**TASK DETAILS**
From the data that follows, report how many lines hold the string "hinge", giving only the number.

--- BEGIN SOURCE MATERIAL ---

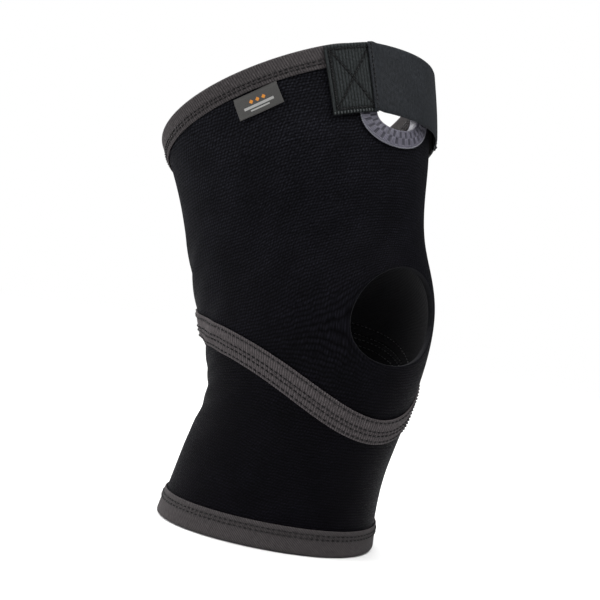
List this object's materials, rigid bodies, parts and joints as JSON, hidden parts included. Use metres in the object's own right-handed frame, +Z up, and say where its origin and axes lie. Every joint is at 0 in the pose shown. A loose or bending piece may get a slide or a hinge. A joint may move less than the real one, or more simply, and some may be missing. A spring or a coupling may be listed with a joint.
{
  "type": "knee brace",
  "caption": "Open-patella neoprene knee sleeve with bound hems, a diagonal seam tape and a webbing pull strap.",
  "frame": {"origin": "centre of the whole object's box in x and y, on the flat underside of the bottom hem", "axes": "+Z up along the calf, -Y to the front of the knee, X across the leg; the thigh part leans back towards +Y by the rest flexion"},
  "size_m": [0.1618, 0.1848, 0.2995],
  "materials": {
    "black_knit": "matte knit jersey laminated on neoprene",
    "grey_tape": "ribbed elastic tape, matte",
    "strap_webbing": "smooth woven webbing, low sheen",
    "ribbed_tab": "ribbed elastic, matte",
    "lavender_thread": "satin embroidery thread",
    "grey_thread": "polyester sewing thread",
    "label_weave": "damask woven label"
  },
  "bodies": {
    "calf": {"calf_panel": "black_knit", "bottom_binding": "grey_tape", "bottom_binding_stitch_1": "grey_thread", "bottom_binding_stitch_2": "grey_thread", "seam_tape": "grey_tape", "seam_tape_stitch_1": "grey_thread", "seam_tape_stitch_2": "grey_thread", "seam_tape_stitch_3": "grey_thread", "seam_tape_stitch_4": "grey_thread", "back_seam_thread_calf": "grey_thread"},
    "thigh": {"thigh_panel": "black_knit", "top_binding": "grey_tape", "top_binding_stitch_1": "grey_thread", "top_binding_stitch_2": "grey_thread", "eyelet_ring": "lavender_thread", "strap_tab_near": "ribbed_tab", "strap_tab_far": "ribbed_tab", "strap_tab_stitch_near": "grey_thread", "strap_tab_stitch_far": "grey_thread", "back_seam_thread_thigh": "grey_thread"},
    "strap": {"pull_strap": "strap_webbing"},
    "label": {"woven_label": "label_weave"}
  },
  "joints": [
    {"name": "knee_flexion", "type": "hinge", "parent": "calf", "child": "thigh", "pos_m": [0, -0.02737, 0.12287], "axis": [-1, 0, 0], "range_deg": [-30, 75], "deforming": ["thigh_panel", "calf_panel", "seam_tape", "seam_tape_stitch_1", "seam_tape_stitch_2", "seam_tape_stitch_3", "seam_tape_stitch_4", "back_seam_thread_calf", "back_seam_thread_thigh"]},
    {"name": "strap_lift", "type": "hinge", "parent": "thigh", "child": "strap", "pos_m": [0.01974, -0.03194, 0.28861], "axis": [-0.9283, -0.2601, 0.2657], "range_deg": [0, 70]},
    {"name": "label_flip", "type": "hinge", "parent": "thigh", "child": "label", "pos_m": [-0.06859, -0.00616, 0.26025], "axis": [-0.4428, 0.6996, -0.5608], "range_deg": [0, 110]}
  ]
}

--- END SOURCE MATERIAL ---

**THE RESPONSE**
4